* [Given task] Please set down exactly the lines of the listing below from the line containing "add('wheel_guard', guardShell(), 'darkPlastic');" through the line containing "zip(*points))), Vector(map(max, zip(*points)))", both lines included, leaving out all other lines.

-------

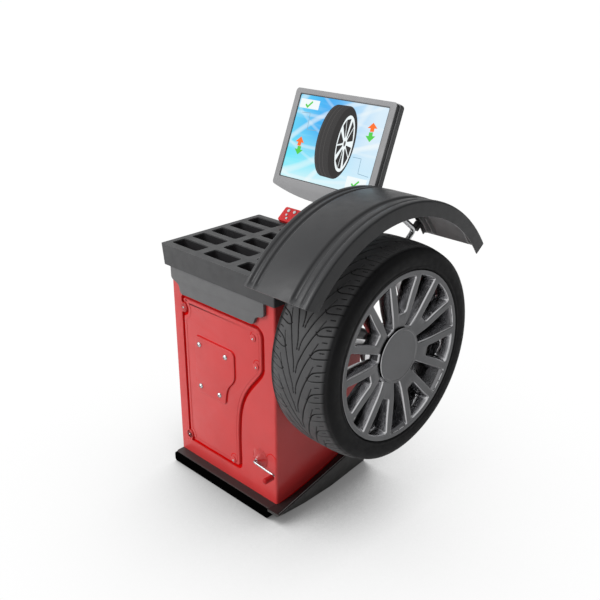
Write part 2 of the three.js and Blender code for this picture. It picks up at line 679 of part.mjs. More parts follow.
// ---------- wheel guard ----------
// Pressed section: (x, drop below the crown), from the inner rim across two ribs to the outer wall.
const GUARD_SECTION = [
  [0, 13], [1, 3], [5, 1], [13, 2], [17, 7], [26, 7], [29, 1], [37, 1], [41, 6], [46, 6], [50, 0], [172, 0],
  [178, 7], [188, 7], [191, 1], [207, 1], [212, 5], [218, 0], [230, 0], [233.5, 3.5], [236, 46],
];

const WALL_TURN = 225; // beyond this x the sheet turns down into the outer wall

function guardShell() {
  const { thickness: t, inner, r, stations } = GUARD;
  const top = GUARD_SECTION.map(([x, drop]) => V2(inner + x, r - drop));
  const under = GUARD_SECTION.map(([x, drop], i) => {
    const atLip = i === 0 || i === GUARD_SECTION.length - 1;
    return V2(inner + (x > WALL_TURN ? x - t : Math.max(x, t)), r - drop - (atLip ? 0 : t));
  });
  const outline = [...under, ...top.reverse()];
  const sections = Array.from({ length: stations + 1 }, () => outline);
  const angle = (k) => (GUARD.rear + ((GUARD.front - GUARD.rear) * k) / stations) * RAD;
  return loft(sections, (k, p) => V3(p.x, p.y * Math.cos(angle(k)), GUARD.z + p.y * Math.sin(angle(k))));
}

function guardArm() {
  const { x, pivotY, pivotZ, elbowY, elbowZ, endY, endZ } = ARM;
  const points = [V3(104, pivotY, pivotZ), V3(x, pivotY, pivotZ), V3(x, elbowY, elbowZ), V3(x, endY, endZ)];
  const bar = bentBar(points, ARM.r, 22);
  const collar = cylinder('x', ARM.r + 5, 141, 149, pivotY, pivotZ, 20);
  return union(bar, collar, guardStrap(endY + 12, endZ - 10, 14), guardStrap(elbowY + 2, elbowZ + 4, 12));
}

// Short block that fills the room between the arm and the underside of the guard.
function guardStrap(y, z, half) {
  const angle = Math.atan2(z - GUARD.z, y);
  const reach = GUARD.r - 12 - GUARD.thickness - GAP;
  const from = Math.hypot(y, z - GUARD.z) - 4;
  const block = box(ARM.x - 8, ARM.x + 18, -half, half, from, reach);
  return block.rotateX(angle - Math.PI / 2).translate(0, 0, GUARD.z);
}

function guardBracket() {
  const y = CAB.halfY + GAP;
  const { pivotY: py, pivotZ: pz } = ARM;
  const side = [
    V2(y, 600), V2(y + 8, 600), V2(py + 20, pz - 60), V2(py + 20, pz + 16),
    V2(py - 17, pz + 16), V2(py - 17, pz - 48), V2(y, pz - 60),
  ];
  const plate = box(112, 241, y, y + 7, 600, pz - 60);
  const bore = cylinder('x', ARM.r + 0.6, 100, 250, py, pz, 24);
  return cut(union(prismX(side, 112, 134), prismX(side, 219, 241), plate), bore);
}

function limitSwitch() {
  const { pivotY: py, pivotZ: pz } = ARM;
  const body = box(156, 182, py - 12, py + 12, pz - 50, pz - 18);
  const plunger = cylinder('x', 4, 158, 180, py, pz - 16, 10);
  const seat = box(150, 188, CAB.halfY + 8, py + 12, pz - 62, pz - 48);
  return union(body, plunger, seat);
}

// ---------- monitor ----------
// Local frame: x along the top edge, y up the face, z out of the face; origin at the pivot behind it.
const PIVOT_BEHIND = 80;
const monitor = new THREE.Group();
const lean = SCREEN.tilt * RAD;
const faceMiddle = SCREEN.height / 2;
const middleY = SCREEN.topY - faceMiddle * Math.sin(lean) + PIVOT_BEHIND * Math.cos(lean);
const middleZ = SCREEN.topZ - faceMiddle * Math.cos(lean) - PIVOT_BEHIND * Math.sin(lean);
monitor.position.set(SCREEN.x, middleY, middleZ);
monitor.rotation.x = Math.PI / 2 - lean;
machine.add(monitor);

function bezelOutline(grow) {
  const [w, h] = [SCREEN.width / 2 + grow, SCREEN.height / 2 + grow];
  const r = SCREEN.corner + grow;
  const s = new THREE.Shape();
  s.moveTo(w, -h + r);
  s.lineTo(w, h - r);
  s.absarc(w - r, h - r, r, 0, Math.PI / 2, false);
  s.absarc(-w + r, h - r, r, Math.PI / 2, Math.PI, false);
  s.lineTo(-w, -h + r);
  s.absarc(-w + r, -h + r, r, Math.PI, 1.35 * Math.PI, false);
  const [footX, footY] = [w - r + r * Math.cos(1.65 * Math.PI), -h + r + r * Math.sin(1.65 * Math.PI)];
  s.quadraticCurveTo(0, -h - 2 * SCREEN.bow, footX, footY);
  s.absarc(w - r, -h + r, r, 1.65 * Math.PI, 2 * Math.PI, false);
  return s;
}

const GLASS = { left: -190, right: 190, top: 147, bottom: -133 };

function monitorBezel() {
  const front = PIVOT_BEHIND;
  const { left, right, top, bottom } = GLASS;
  const frame = prismZ(bezelOutline(0), front - 14, front);
  const back = [left, right, bottom, top];
  const window = draftedBlock(back, [left - 2, right + 2, bottom - 2, top + 2], front - 15, front + 1, 4);
  return cut(frame, window);
}

function monitorGlass() {
  const front = PIVOT_BEHIND;
  const { left, right, top, bottom } = GLASS;
  const pane = roundedRect(left + 1, right - 1, bottom + 1, top - 1, 4);
  return prismZ(pane, front - 13, front - 4);
}

function monitorShell() {
  const front = PIVOT_BEHIND;
  const neck = prismZ(bezelOutline(-5), front - 20, front - 14 - GAP);
  const back = prismZ(bezelOutline(0), front - 42, front - 20);
  const bulge = draftedBlock([-130, 130, -100, 100], [-170, 170, -130, 130], front - 56, front - 41, 14, 3);
  const mount = box(-50, 50, -50, 50, front - 58, front - 50);
  return union(neck, back, bulge, mount);
}

function monitorYoke() {
  const plate = box(-50, 50, -50, 50, 14, PIVOT_BEHIND - 58 - GAP);
  const knuckle = cylinder('x', 11, -16, 16, 0, 0, 20);
  const pin = cylinder('x', 5, -36, 36, 0, 0, 16);
  return union(plate, knuckle, box(-16, 16, -10, 10, -2, 16), pin);
}

function monitorPost() {
  const y = CAB.halfY + GAP;
  const x = SCREEN.x;
  const topY = middleY + 26;
  const path = [
    V3(x, POST.y, POST.footZ + 10), V3(x, POST.y, 850), V3(x, topY, 950), V3(x, topY, middleZ - 34),
  ];
  const post = bentBar(path, POST.r, 40);
  const clamps = POST.clampZ.map((z) => box(x - 30, x + 30, y, POST.y + 6, z, z + 22));
  const foot = box(x - 32, x + 32, y, y + 8, POST.footZ, POST.backPlateTop);
  const head = box(x - 30, x + 30, middleY - 8, middleY + 50, middleZ - 44, middleZ - 26);
  const web = [
    V2(middleY, middleZ - 34), V2(middleY + 36, middleZ - 34),
    V2(middleY + 10, middleZ + 7), V2(middleY - 8, middleZ - 9),
  ];
  const cheeks = [x - 30, x + 20].flatMap((from) => [
    prismX(web, from, from + 10),
    cylinder('x', 12, from, from + 10, middleY, middleZ, 16),
  ]);
  const pinHole = cylinder('x', 5.5, x - 40, x + 40, middleY, middleZ, 16);
  return cut(union(post, ...clamps, foot, head, ...cheeks), pinHole);
}

// ---------- assembly ----------
add('base_plinth', basePlinth(), 'black');
add('base_cover', baseCover(), 'darkPlastic');
add('cabinet_shell', cabinetShell(), 'red');
add('front_panel', frontPanel(), 'red');
addFasteners();
add('weight_tray', weightTray(), 'darkPlastic');
add('tray_apron', trayApron(), 'greyPlastic');
addKeys();
add('spindle_housing', spindleHousing(), 'darkSteel');
add('spindle_column', spindleColumn(), 'darkSteel');
add('bearing_rear', bearing(BEARING.rearX), 'steel');
add('bearing_front', bearing(BEARING.frontX), 'steel');
add('piezo_sensor_vertical', piezoVertical(), 'copper');
add('piezo_sensor_horizontal', piezoHorizontal(), 'copper');
add('spindle_shaft', spindleShaft(), 'steel');
add('encoder_disc', onShaft(46, 49, 62, 0.5), 'aluminium');
add('spindle_pulley', pulley(BELT.bigR, SHAFT.r + GAP, AXIS_Z, 30), 'aluminium');
add('brake_drum', onShaft(DRUM.x - DRUM.width / 2, DRUM.x + DRUM.width / 2, DRUM.r, 2), 'darkSteel');
add('backplate_flange', backplateFlange(), 'black');
add('centring_cone', centringCone(), 'steel');
add('cone_spring', coneSpring(), 'steel');
add('quick_nut', quickNut(), 'darkSteel');
add('wheel_rim', wheelRim(), 'alloy');
add('tyre', tyre(), 'rubber');
add('hub_cap', hubCap(), 'alloy');
add('drive_motor', driveMotor(), 'darkSteel');
add('motor_pulley', motorPulley(), 'aluminium');
add('drive_belt', driveBelt(), 'rubber');
add('control_board_box', controlBox(), 'aluminium');
add('mains_socket', mainsSocket(), 'black');
add('mains_rocker', mainsRocker(), 'black');
add('pedal_boss', pedalBoss(), 'red');
add('brake_pedal', pedalLever(), 'chrome');
add('pedal_grip', pedalGrip(), 'red');
add('brake_rod', brakeRod(), 'steel');
add('brake_shoe', brakeShoe(), 'rubber');
add('wheel_guard', guardShell(), 'darkPlastic');
add('guard_arm', guardArm(), 'steel');
add('guard_bracket', guardBracket(), 'darkSteel');
add('guard_limit_switch', limitSwitch(), 'black');
add('monitor_post', monitorPost(), 'darkPlastic');
add('monitor_bezel', monitorBezel(), 'silver', monitor);
add('monitor_glass', monitorGlass(), 'glass', monitor);
add('monitor_shell', monitorShell(), 'silver', monitor);
add('monitor_yoke', monitorYoke(), 'darkSteel', monitor);

export default machine;
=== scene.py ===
"""Looks of the wheel balancer machine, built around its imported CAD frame. Lengths are in millimetres."""
import json
import math

import bmesh
import bpy
import numpy as np
from mathutils import Matrix, Vector
from mathutils.geometry import tessellate_polygon


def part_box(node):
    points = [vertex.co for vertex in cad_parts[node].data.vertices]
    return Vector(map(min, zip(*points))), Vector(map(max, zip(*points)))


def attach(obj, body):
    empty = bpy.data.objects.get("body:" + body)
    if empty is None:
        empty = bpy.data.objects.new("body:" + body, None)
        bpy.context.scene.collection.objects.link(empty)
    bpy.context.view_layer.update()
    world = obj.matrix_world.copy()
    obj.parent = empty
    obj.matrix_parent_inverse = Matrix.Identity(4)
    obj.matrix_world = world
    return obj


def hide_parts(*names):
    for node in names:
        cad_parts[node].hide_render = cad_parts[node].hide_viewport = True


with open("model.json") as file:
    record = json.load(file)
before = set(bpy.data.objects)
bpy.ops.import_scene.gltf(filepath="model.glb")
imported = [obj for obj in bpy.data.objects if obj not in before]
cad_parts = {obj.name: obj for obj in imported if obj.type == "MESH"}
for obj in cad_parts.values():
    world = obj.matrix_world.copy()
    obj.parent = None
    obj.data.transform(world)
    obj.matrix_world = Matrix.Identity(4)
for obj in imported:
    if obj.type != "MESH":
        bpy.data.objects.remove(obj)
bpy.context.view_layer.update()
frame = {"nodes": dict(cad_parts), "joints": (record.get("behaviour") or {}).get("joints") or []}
MM = 0.001
SCENE = bpy.context.scene


def joint(name):
    return next(j for j in frame["joints"] if j["name"] == name)


def box_mm(node):
    """Lowest and highest corners of a CAD node, in millimetres."""
    low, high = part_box(node)
    return low / MM, high / MM


# ---------- driving dimensions, millimetres ----------
CAB_LOW, CAB_HIGH = box_mm("cabinet_shell")
TRAY_LOW, TRAY_HIGH = box_mm("weight_tray")
PLINTH_LOW, PLINTH_HIGH = box_mm("base_plinth")
COVER_LOW, COVER_HIGH = box_mm("base_cover")
HOOD_LOW, HOOD_HIGH = box_mm("wheel_guard")
TYRE_LOW, TYRE_HIGH = box_mm("tyre")
RIM_LOW, RIM_HIGH = box_mm("wheel_rim")
AXIS = Vector(joint("spindle_spin")["pos_m"]) / MM
PEDAL_AXIS = Vector(joint("pedal_press")["pos_m"]) / MM
SCREEN_PIVOT = Vector(joint("monitor_tilt")["pos_m"]) / MM
FRONT = CAB_LOW.y  # the cabinet's front face
CAB_CORNER = 8
# The guard is an arc about a line along x at height z, between two angles in degrees.
GUARD = {"z": 583, "radius": 488, "front": 142.3, "rear": 35, "rear_flap": 3, "thickness": 3.2}
SHEET = 4


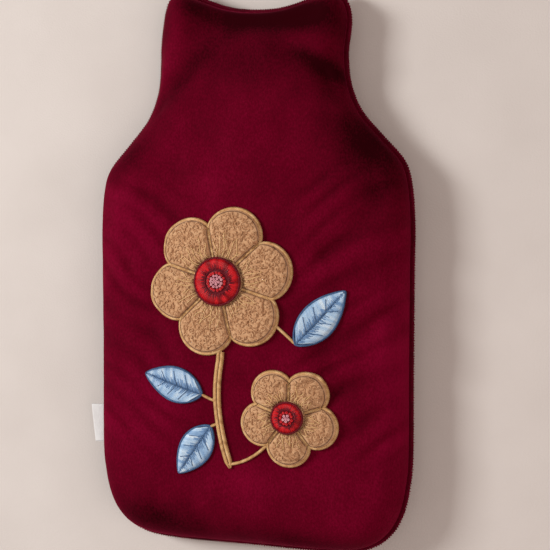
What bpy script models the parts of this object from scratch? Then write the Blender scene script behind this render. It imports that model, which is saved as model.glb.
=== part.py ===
"""Velvet hot water bottle cover, lying on its back with the front up. Units are metres, +Z up and +Y towards the neck.

The origin is on the resting face, on the cover's middle line. The hollow inside holds a 2-litre hot water bottle, which
goes in through the envelope opening where the two back panels overlap.
"""

import math

import bmesh
import bpy
import numpy as np
from mathutils import Matrix

MM = 0.001

# The cut of the cover: half of its outline in millimetres, from the bottom's middle round to the middle of the dip.
HALF_OUTLINE = (  # x, y
    (0, -173.4),
    (38, -173.6),
    (58, -173),
    (70, -171.5),
    (79, -168.4),
    (87, -163),
    (94, -154.5),
    (99, -143),
    (102, -129),
    (103.7, -111),
    (104, -60),
    (104.5, 0),
    (104.9, 30),
    (103.2, 55),
    (98.4, 71),
    (84.8, 87),
    (72, 102.5),
    (65.2, 119),
    (63.2, 136),
    (63.4, 156),
    (62.3, 169),
    (58, 178.3),
    (47.5, 182.6),
    (36, 178),
    (18, 172.2),
    (0, 170.5),
)
NECK_LEAN = 2.5 * MM  # the ears lean to the right
BOTTOM_DROP = 0.018  # the bottom edge slopes down to the right
TOP_DROP = 0.07  # so does the line through the ears
SPINE = 112 * MM  # half the length of the line that the panels' rows run out from

# The filled form, measured from the seam.
SEAM_HEIGHT = 12 * MM
FRONT_RISE = 25 * MM
NECK_RISE = 20 * MM
CROWN = 3 * MM
FRONT_ROLL = 36 * MM  # how far in from the edge the front reaches its full height
BACK_ROLL = 26 * MM
ROUNDNESS = 2.3  # 2 rolls over as an ellipse does, and more is squarer

CLOTH = 2.0 * MM
GAP = 0.3 * MM
RIM_GAP = 3.0 * MM  # between the front and back edges, which the seam binds
SEAM_WIDTH = 3.0 * MM
SEAM_THICKNESS = 3.0 * MM

# The envelope opening.
UPPER_HEM_Y = -20 * MM
LOWER_HEM_Y = 42 * MM
TUCK_LENGTH = 14 * MM  # the lower panel steps in over this length
TUCK_DEPTH = CLOTH + 2 * GAP
TUCK_INSET = 2.5 * MM  # the tucked end is this much narrower on each side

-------

* [Task answer]
add('wheel_guard', guardShell(), 'darkPlastic');
add('guard_arm', guardArm(), 'steel');
add('guard_bracket', guardBracket(), 'darkSteel');
add('guard_limit_switch', limitSwitch(), 'black');
add('monitor_post', monitorPost(), 'darkPlastic');
add('monitor_bezel', monitorBezel(), 'silver', monitor);
add('monitor_glass', monitorGlass(), 'glass', monitor);
add('monitor_shell', monitorShell(), 'silver', monitor);
add('monitor_yoke', monitorYoke(), 'darkSteel', monitor);

export default machine;
=== scene.py ===
"""Looks of the wheel balancer machine, built around its imported CAD frame. Lengths are in millimetres."""
import json
import math

import bmesh
import bpy
import numpy as np
from mathutils import Matrix, Vector
from mathutils.geometry import tessellate_polygon


def part_box(node):
    points = [vertex.co for vertex in cad_parts[node].data.vertices]
    return Vector(map(min, zip(*points))), Vector(map(max, zip(*points)))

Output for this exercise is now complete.